Sans doute je me perds un peu dans mes mots, mais l’émotion est encore là, vibrante et palpable quand j’y repense. En presque deux heures, le quintette nous aura offert sa prestation la plus aboutie. La plus sensible aussi. On aura retrouvé avec bonheur ces titres qui nous suivent depuis un bon moment, que ce soit l’orgasmique Mourir au Club, l’incomparable La Bête Voit Rouge ou la désormais classique Claque-Le. On aura eu la gorge serrée avec Le Gouffre (qui continue à vibrer de manière intime dans mon esprit), on aura pleuré avec la sublime Miroir et on se sera défoulé avec Ris Pas.

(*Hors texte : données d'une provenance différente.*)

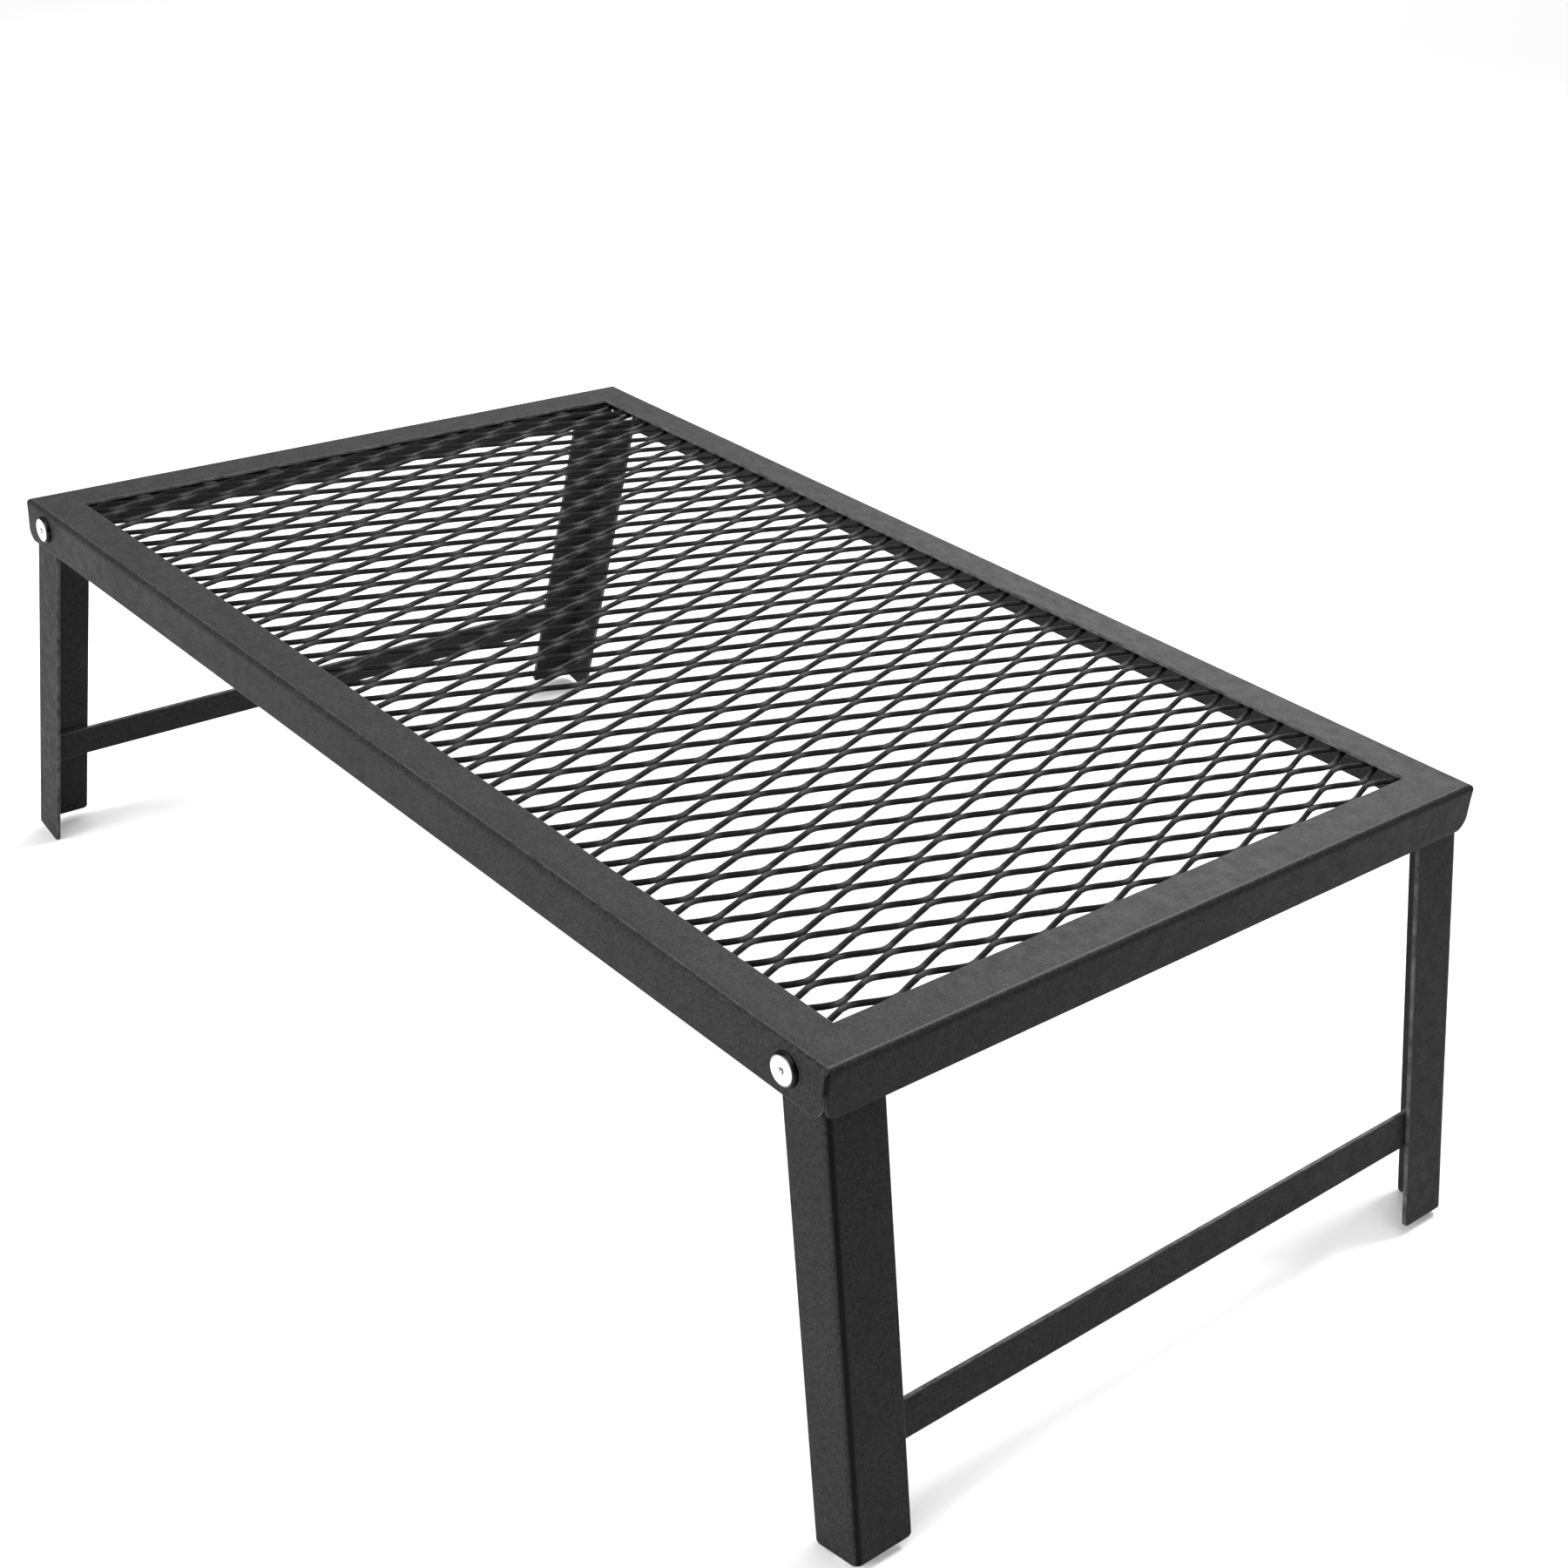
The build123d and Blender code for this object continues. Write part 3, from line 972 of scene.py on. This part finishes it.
@dataclass
class LegSet:
    """Two angle legs and the flat crossbar welded between them, standing against their stop.

    Attributes:
        end: Which end of the grill.
        pivot: The hinge's place, on the middle plane.
        half_width: From the middle plane to the outer faces of the legs.
        splay: Angle of the open leg to the vertical.
        section: Section of a leg, side flange first, as seen from above.
        face: Pivot to the outer face of the end flange.
        length: Pivot to foot.
        shoulder: Rounding of the top outer corner.
        corner: Rounding of the free corners.
        bar_width: Width of the crossbar.
        bar_sheet: Thickness of the crossbar.
        bar_drop: Pivot to the middle of the crossbar.
        bar_gap: Outer face of a leg to the end of the bar.
        bead: Radius of the crossbar's welds.
        bead_margin: End of a weld to the free edge of the leg.
        dent: Depth of the slow waves in a leg.
        bar_dent: Depth of those in the crossbar.
    """

    end: End
    pivot: Vector
    half_width: float
    splay: float
    section: AngleSection
    face: float
    length: float = 186.0 * MM
    shoulder: float = 9.0 * MM
    corner: float = 2.0 * MM
    bar_width: float = 16.0 * MM
    bar_sheet: float = 2.0 * MM
    bar_drop: float = 140.0 * MM
    bar_gap: float = 6.0 * MM
    bead: float = 1.8 * MM
    bead_margin: float = 2.0 * MM
    dent: float = 0.08 * MM
    bar_dent: float = 0.12 * MM

    def leg(self, seed: int) -> Skin:
        """Front right leg, upright about the pivot, its outer side face at y = 0.

        Along the section each point runs from its own top to its own foot: a quarter circle and a
        shoulder over the rivet, a step down at the bend, and rounded free corners. With u from 0 to 1,
        the height is top + u (foot - top), and the slow waves of the sheet draw it in by up to the dent.

        Args:
            seed: Seed of the slow waves.

        Returns:
            The closed skin.
        """
        sec, lip = self.section, self.section.lip
        back = sec.across - self.face
        edge = edge_marks(lip)
        quarter = back * (1 - np.cos(np.linspace(0.25, pi / 2, 9)))
        straight = back + (self.face - sec.bend - self.shoulder)
        arc = straight + self.shoulder * np.sin(np.linspace(0, pi / 2, 9))
        flange_flat = sec.across - sec.bend
        arc = np.minimum(arc, flange_flat - 0.5 * MM)
        ends = [flange_flat - 0.25 * MM, flange_flat]
        first = np.unique(np.round(np.concatenate([edge, quarter, arc, ends]), 7))
        rounds = self.corner * (1 - np.cos(np.linspace(0.3, pi / 2, 6)))
        across = np.linspace(0.2, 0.95, 5) * (sec.down - sec.bend)
        second = np.unique(np.round(np.concatenate([edge, rounds, across]), 7))
        points, normals, free = sec.marks(first, second)
        p, q = points[:, 0], points[:, 1]
        x = self.face - p
        on_side = p > sec.bend + 0.3 * MM
        inner_arc = np.sqrt(np.maximum(back**2 - np.minimum(x, 0) ** 2, 0))
        past = np.clip(x - (self.face - sec.bend - self.shoulder), 0, self.shoulder)
        shoulder = np.where(past > 0, back - self.shoulder + np.sqrt(self.shoulder**2 - past**2), inner_arc)
        end_top = -(back + sec.bend)
        far = np.clip(self.corner - (q + sec.down), 0, self.corner)
        round_end = self.corner - np.sqrt(self.corner**2 - far**2)
        high = np.where(on_side, shoulder, end_top - round_end)
        inner = np.clip(self.corner - (sec.across - p), 0, self.corner)
        round_side = self.corner - np.sqrt(self.corner**2 - inner**2)
        low = -self.length + np.where(on_side, round_side, round_end)
        near = np.append(edge, [1.2 * MM, 2.5 * MM, 5 * MM])
        share = np.linspace(0, 1, 24)[1:-1, None]
        upper = high[None, :] - near[:, None]
        lower = low[None, :] + near[::-1, None]
        height = np.concatenate([upper, upper[-1] + share * (lower[0] - upper[-1]), lower])
        cut = np.minimum(high[None, :] - height, height - low[None, :])
        drop = lip_drop(np.minimum(np.broadcast_to(free, cut.shape), cut), lip)
        rng = np.random.default_rng(seed)
        wave = 0.5 + 0.5 * np.sin(6 * height / self.length + rng.uniform(0, 2 * pi))
        dent = self.dent * wave * np.clip(free / (12 * MM), 0, 1)
        faces = []
        for depth, sign in ((0.0, 1), (sec.sheet, -1)):
            profile = points[None] - normals[None] * (depth + sign * drop + dent)[..., None]
            faces.append(np.stack([self.face - profile[..., 0], -profile[..., 1], height], -1))
        # painted highlight and painted shade along the bend, rubbed free edges and cut ends
        bend = sec.bend_painted_light(normals)[None, :]
        rub_and_painted_light = rubbed(np.minimum(np.broadcast_to(free, cut.shape), cut), 2.4 * lip)
        rub_and_painted_light = np.where(bend < 0, bend, np.maximum(rub_and_painted_light, 0.5 * bend))
        return plate(faces[0], faces[1], rub_and_painted_light)

    def crossbar(self) -> Skin:
        """Flat bar along Y with rounded cut edges, its outer face on the legs' inner faces.

        Returns:
            The closed skin.
        """
        lip = 0.4 * MM
        half = self.half_width - self.bar_gap
        edge = edge_marks(lip)
        y = np.concatenate([-half + edge, np.linspace(-half + 4 * MM, half - 4 * MM, 30), half - edge[::-1]])
        width = self.bar_width / 2
        z = np.concatenate([-width + edge, np.linspace(-0.7, 0.7, 5) * width, width - edge[::-1]])
        far = np.minimum(half - np.abs(y)[:, None], width - np.abs(z)[None, :])
        drop = lip_drop(far, lip)
        dent = self.bar_dent * (0.5 + 0.5 * np.sin(11 * y[:, None] / half)) * np.clip(far / (5 * MM), 0, 1)
        outer_face = self.face - self.section.sheet
        faces = []
        for depth, sign in ((0.0, 1), (self.bar_sheet, -1)):
            x = outer_face - depth - sign * drop - dent * (np.abs(y)[:, None] < half - 30 * MM)
            faces.append(np.stack([x, np.broadcast_to(y[:, None], x.shape),
                                   np.broadcast_to(z[None, :], x.shape) - self.bar_drop], -1))
        return plate(faces[0], faces[1], rubbed(far, 2.4 * lip))

    def crossbar_welds(self) -> Skin:
        """Beads above and below each end of the bar, where it lies on the leg.

        Returns:
            The closed skin of the four beads.
        """
        flange_edge = self.half_width - self.section.down + self.bead_margin
        half = self.half_width - self.bar_gap
        length, middle = half - flange_edge, (half + flange_edge) / 2
        x = self.face - self.section.sheet
        beads = []
        for number, (sy, sz) in enumerate(((1, 1), (1, -1), (-1, 1), (-1, -1))):
            bead = weld_bead(length, self.bead, 91 + number + 10 * self.end.value, ripple=1.5 * MM)
            spot = Vector((x, sy * middle, -self.bar_drop + sz * self.bar_width / 2))
            beads.append(bead.moved(Matrix.Translation(spot) @ Matrix.Diagonal((-1, 1, -sz, 1))))
        return joined(beads)

    def build(self, coat: Finish, weld: Finish) -> None:
        """Make the legs, the crossbar and its welds, and swing them out to the stop.

        Args:
            coat: Finish of the legs and the crossbar.
            weld: Finish of the welds.
        """
        end = self.end.name.lower()
        body = f"{end}_leg_set"
        out = Matrix.Translation((abs(self.pivot.x), 0, self.pivot.z)) @ Matrix.Rotation(-self.splay, 4, "Y")
        put = Matrix.Diagonal((self.end.value, 1, 1, 1)) @ out
        for number, side in enumerate(Side):
            mirror = Matrix.Diagonal((1, -side.value, 1, 1))
            leg = self.leg(71 + number + 2 * self.end.value)
            placed = leg.moved(Matrix.Translation((0, -self.half_width, 0))).moved(mirror).moved(put)
            name = f"{end}_{side.name.lower()}_leg"
            piece(f"{name}_formed", placed, coat, body, "leg_steel", name)
        piece(f"{end}_crossbar_flat", self.crossbar().moved(put), coat, body, "leg_steel", f"{end}_crossbar")
        piece(f"{end}_crossbar_welds_laid", self.crossbar_welds().moved(put), weld, body, "painted_weld",
              f"{end}_crossbar_welds")


@dataclass(frozen=True)
class SoftBox:
    """A rectangular soft light that faces a point.

    Attributes:
        name: Name of the light.
        place: Where it hangs.
        size: Width and height.
        power: Watts.
    """

    name: str
    place: Triple
    size: tuple[float, float]
    power: float

    def hang(self, target: Vector) -> None:
        """Hang the light and turn it to the target.

        Args:
            target: The point that it faces.
        """
        light = bpy.data.lights.new(self.name, "AREA")
        light.shape, light.size, light.size_y = "RECTANGLE", *self.size
        light.energy = self.power
        lamp = bpy.data.objects.new(self.name, light)
        lamp.location = self.place
        lamp.rotation_euler = (target - Vector(self.place)).to_track_quat("-Z", "Y").to_euler()
        bpy.context.scene.collection.objects.link(lamp)


@dataclass
class Studio:
    """Pale floor, soft light and the camera.

    Attributes:
        azimuth: Of the line of sight, 0 looking along +Y and 90 along -X, in degrees.
        elevation: Of the camera above the horizon, in degrees.
        roll: Turn about the line of sight, in degrees.
        place: Where the camera stands.
        lens: Focal length in millimetres on a 36 mm sensor.
        shift: Shift of the lens, as shares of the sensor.
        floor_tint: Colour of the floor.
        sky: Strength of the even light all round.
        boxes: The soft lights on the object.
        wash: The soft light on the floor behind it.
    """

    azimuth: float = 47.788
    elevation: float = 30.469
    roll: float = 4.181
    place: Triple = (0.6892, -0.5725, 0.5886)
    lens: float = 51.487
    shift: tuple[float, float] = (0.015, 0.070)
    floor_tint: Triple = (0.60, 0.60, 0.60)
    sky: float = 0.26
    boxes: tuple[SoftBox, ...] = (
        SoftBox("key_front", (-0.2, -2.4, 1.0), (1.6, 1.2), 118.0),
        SoftBox("overhead", (0.3, -0.2, 2.4), (2.4, 2.4), 48.0),
        SoftBox("sheen_back_left", (-1.0, 1.75, 1.4), (1.0, 0.8), 16.0),
        SoftBox("rim_back_right", (0.15, 1.25, 1.75), (0.55, 0.35), 46.0),
    )
    wash: SoftBox = SoftBox("background_wash", (-3.6, 4.2, 3.2), (7.0, 7.0), 370.0)

    def build(self) -> None:
        """Lay the floor, hang the lights and set the camera."""
        self.lay_floor()
        world = bpy.data.worlds.new("studio_air")
        world.use_nodes = True
        air = world.node_tree.nodes["Background"]
        air.inputs["Color"].default_value = (1.0, 1.0, 1.0, 1.0)
        air.inputs["Strength"].default_value = self.sky
        bpy.context.scene.world = world
        target = Vector((0, 0, 0.1))
        for box in self.boxes:
            box.hang(target)
        self.wash.hang(Vector((self.wash.place[0], self.wash.place[1], 0)))
        bpy.context.scene.view_settings.view_transform = "Standard"
        self.set_camera()

    def lay_floor(self) -> None:
        """A wide level sheet with a faint grain of its own."""
        half, steps = 20.0, 9
        line = np.linspace(-half, half, steps)
        x, y = np.meshgrid(line, line, indexing="ij")
        points = np.stack([x, y, np.zeros_like(x)], -1).reshape(-1, 3)
        mesh = bpy.data.meshes.new("studio_floor")
        mesh.from_pydata(points.tolist(), [], grid_quads(steps, steps).tolist())
        s = Shader("pale_floor")
        s.link(s.blend(s.noise(3, 2.0), self.floor_tint, tuple(0.99 * c for c in self.floor_tint)),
               s.surface.inputs["Base Color"])
        s.surface.inputs["Roughness"].default_value = 0.9
        s.surface.inputs["Specular IOR Level"].default_value = 0.0
        mesh.materials.append(s.material)
        floor = bpy.data.objects.new("studio_floor", mesh)
        bpy.context.scene.collection.objects.link(floor)

    def set_camera(self) -> None:
        """Stand the camera at its place and turn it by azimuth, elevation and roll."""
        a, e = radians(self.azimuth), radians(self.elevation)
        back = Vector((sin(a) * cos(e), -cos(a) * cos(e), sin(e)))
        camera = bpy.data.cameras.new("camera")
        camera.sensor_width = 36.0
        camera.lens = self.lens
        camera.shift_x, camera.shift_y = self.shift
        camera.clip_start, camera.clip_end = 0.05, 50.0
        stand = bpy.data.objects.new("camera", camera)
        stand.rotation_mode = "QUATERNION"
        level = (-back).to_track_quat("-Z", "Y")
        stand.rotation_quaternion = level @ Matrix.Rotation(radians(self.roll), 3, "Z").to_quaternion()
        stand.location = self.place
        bpy.context.scene.collection.objects.link(stand)
        bpy.context.scene.camera = stand


def main() -> None:
    """Build the studio and every sub-assembly, and report each piece."""
    logging.basicConfig(level=logging.INFO, format="%(name)s: %(message)s")
    Studio().build()
    coat = PowderCoat("black_powder_coat").build()
    leg_coat = PowderCoat("black_powder_coat_legs", smooth=0.42, rough=0.6).build()
    grate_coat = PowderCoat("black_grate_coat", (0.003, 0.003, 0.0031), (0.006, 0.006, 0.0061), smooth=0.4,
                            rough=0.56, gloss=0.05, grain=0.2).build()
    weld_coat = PowderCoat("coated_weld", smooth=0.34, rough=0.5, peel=0.4).build()
    bright = BrightSteel("bright_plated_steel").build()
    zinc = BrightSteel("zinc_plated_steel", (0.56, 0.57, 0.60), (0.36, 0.37, 0.38), 0.34, 0.55).build()

    rail_low, rail_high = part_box("front_long_rail")
    side_low, side_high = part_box("right_end_rail")
    length, width = rail_high.x - rail_low.x, side_high.y - side_low.y
    top = rail_high.z
    rails = AngleSection(rail_high.y - rail_low.y, rail_high.z - rail_low.z, sheet=1.5 * MM, bend=3.0 * MM)
    TopFrame(length, width, top, rails).build(coat, weld_coat)

    grate_low, grate_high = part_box("mesh_panel")
    Grate(grate_high.x - grate_low.x, grate_high.y - grate_low.y, grate_high.z,
          depth=grate_high.z - grate_low.z).build(grate_coat, weld_coat)

    hinges = {joint["name"]: Vector(joint["pos_m"]) for joint in frame["joints"]}
    splay, pivot_drop, play = radians(12.0), 9.5 * MM, Pivot.play
    leg_outer = rails.sheet + Pivot.spacer + play
    legs = AngleSection(across=21.0 * MM, down=26.0 * MM, sheet=2.0 * MM, bend=3.0 * MM)
    for end in End:
        pivot = hinges[f"{end.name.lower()}_leg_fold"]
        from_skirt = length / 2 - abs(pivot.x) - rails.sheet
        face = from_skirt * cos(splay) - (rails.down - pivot_drop) * sin(splay) - play
        for side in Side:
            place = Vector((pivot.x, side.value * width / 2, pivot.z))
            Pivot(end, side, place).build(bright, zinc)
        LegSet(end, pivot, width / 2 - leg_outer, splay, legs, face).build(leg_coat, weld_coat)


if __name__ == "__main__":
    main()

On aura aussi dansé, mais jamais seul, car Danser Seul (Ne Suffit Pas). En plus, il y aura eu les nouveaux titres, ceux du récent 2019-2019 qu’on aura découvert pour la première fois en live. Ultraviolence sont des modèles du genre, rageurs, brutaux, puissants, les titres (comme tout l’album) sont des instantanés, des polaroids de leur époque. BB Chéri et Coeur = Motel nous aurons marqué par leur mélancolie aussi puissante que l’amour qu’ils semblent chercher. Kabylifornie se transforme du rap au rock, gagnant en force et bien aidé en ça par les guitares puissantes de Hanni El Khatib et Jamie de Mass Hysteria. Des invités, il y en aura eu de marque puisque les Berruriers Noirs, trente ans après, auront refoulé les planches de l’Olympia, comme un passage de flambeau, un adoubement, transformant pour l’occasion un Salut à toi anti-raciste en un Salut à toutes féministe, symbole de son époque, où les combats se mélangent comme les genres musicaux. Au milieu de tout celà, comme un prisme, un Diamant qui brille dans la nuit, il y avait ce soir-là Bagarre. Héros parmi les héros pour un concert qui nous aura retourné le coeur, rechauffé l’âme et aura aiguisé la lame de nos combats et de nos pensées qui ont tendance par moment à s’émousser. Au revoir à vous nous ont-ils chanté pour finir. On a plutôt envie de leur dire à bientôt.